Se a lei exige o corte de gastos administrativos, o natural seria cortar o maior deles: os salários de altos dirigentes. Mas, ao menos até o feriado de Páscoa, nenhuma confederação havia anunciado publicamente medidas de redução de despesas administrativas, nem o COB. Em 2019, como mostrou o Olhar Olímpico, o COB tinha previsão de gastar R$ 5,4 milhões com salários dos presidentes de 22 confederações. Ao invés de fazer cotes, o COB foi pelo caminho mais curto: mudar a lei.

A reportagem questionou o COB sobre cortes em salários de dirigentes e funcionários de alto escalão, mas não obteve resposta. O comitê também não respondeu quantas confederações pagam salários aos seus presidentes, nem se alguma delas pediu a suspensão do pagamento após o início da crise. Também ficou sem resposta questionamento sobre a correspondência dos salários de presidentes sobre o gasto administrativo total.

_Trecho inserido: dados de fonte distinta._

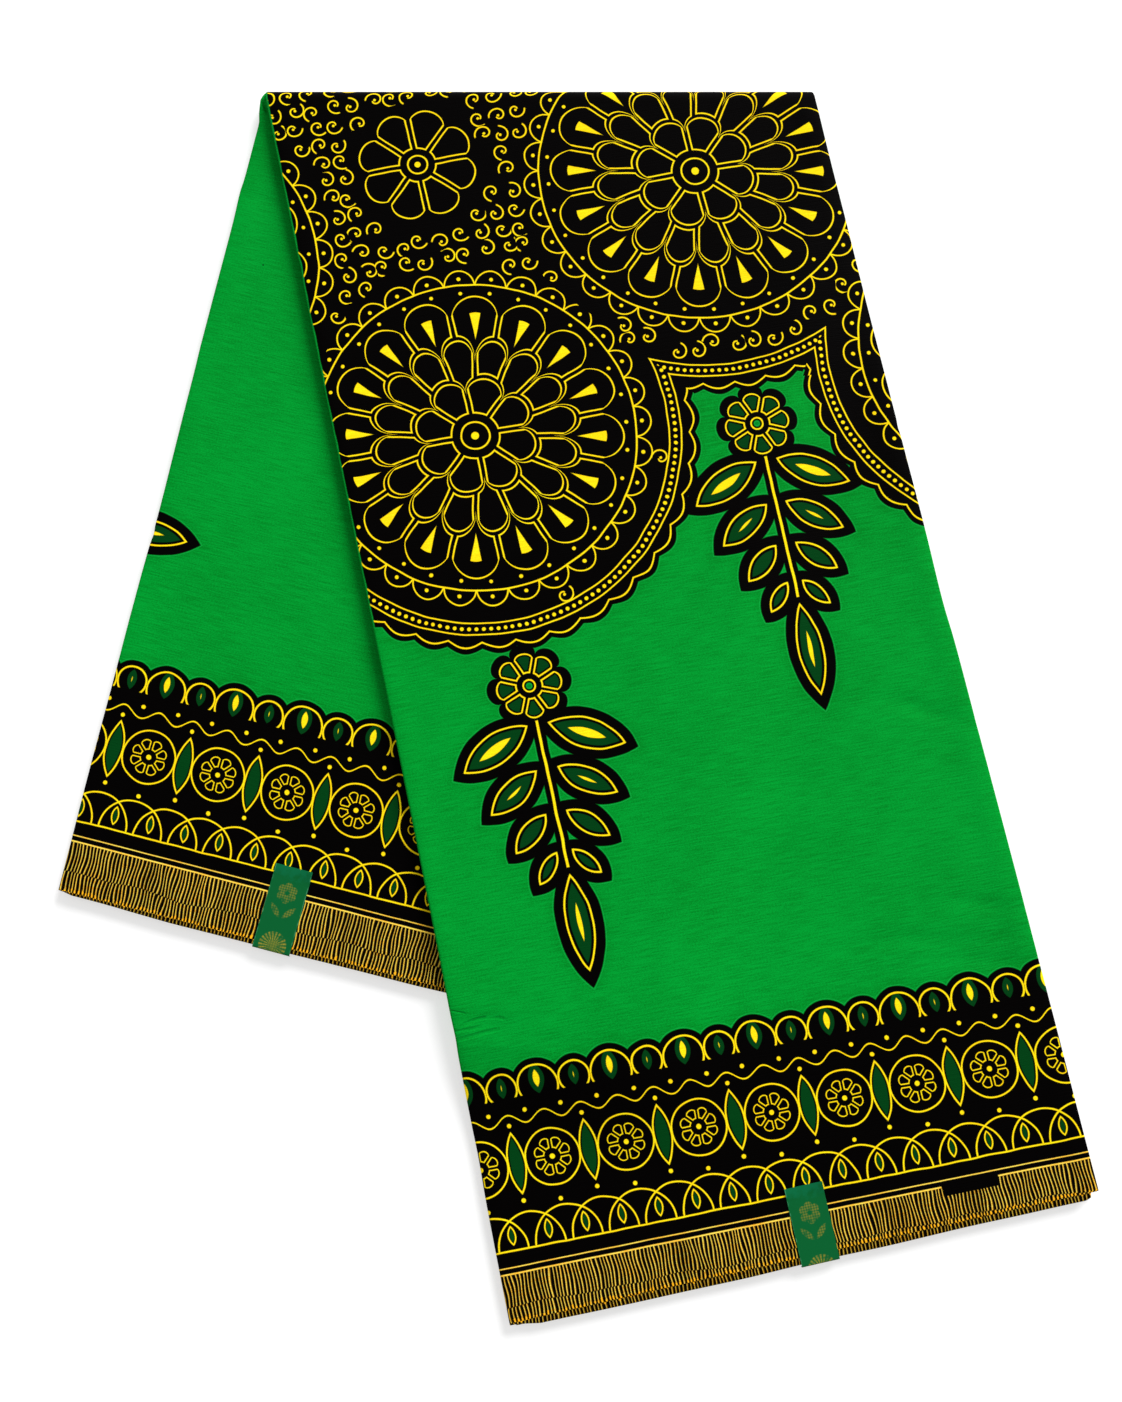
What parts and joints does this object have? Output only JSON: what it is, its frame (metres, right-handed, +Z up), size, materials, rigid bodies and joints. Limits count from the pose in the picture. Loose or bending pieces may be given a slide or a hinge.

O COB enviou apenas a seguinte nota à reportagem: "O COB está analisando o impacto da arrecadação das Loterias, o status de projetos e ações previstas para 2020 e tomará as medidas administrativas necessárias, sempre tendo em vista o grande desafio de manter o sistema esportivo brasileiro ativo em um momento de cortes significativos na atividade fim".

A crise vem em meio a uma novidade no COB: um processo eleitoral concorrido. O comitê decidiu manter a eleição marcada para novembro, e o grupo de Paulo Wanderley terá a concorrência do advogado Alberto Murray, que promete ter como vice o presidente da confederação de boxe, Mauro Silva. O "plano de governo" de Murray é calcado principalmente no aumento das transferências para as confederações, o que é música para os ouvidos de boa parte da cartolagem. Assim, cortar o salário de dirigentes que terão direito a voto na eleição de novembro não parece uma manobra eleitoralmente viável para Paulo Wanderley.

O Ministério da Cidadania disse que estuda o pleito do COB. "A Secretaria Especial do Esporte do Ministério da Cidadania trabalha internamente para encontrar soluções técnicas e administrativas que contribuam para o melhor uso dos recursos públicos sem prejudicar o planejamento das entidades do sistema esportivo brasileiro", disse em nota.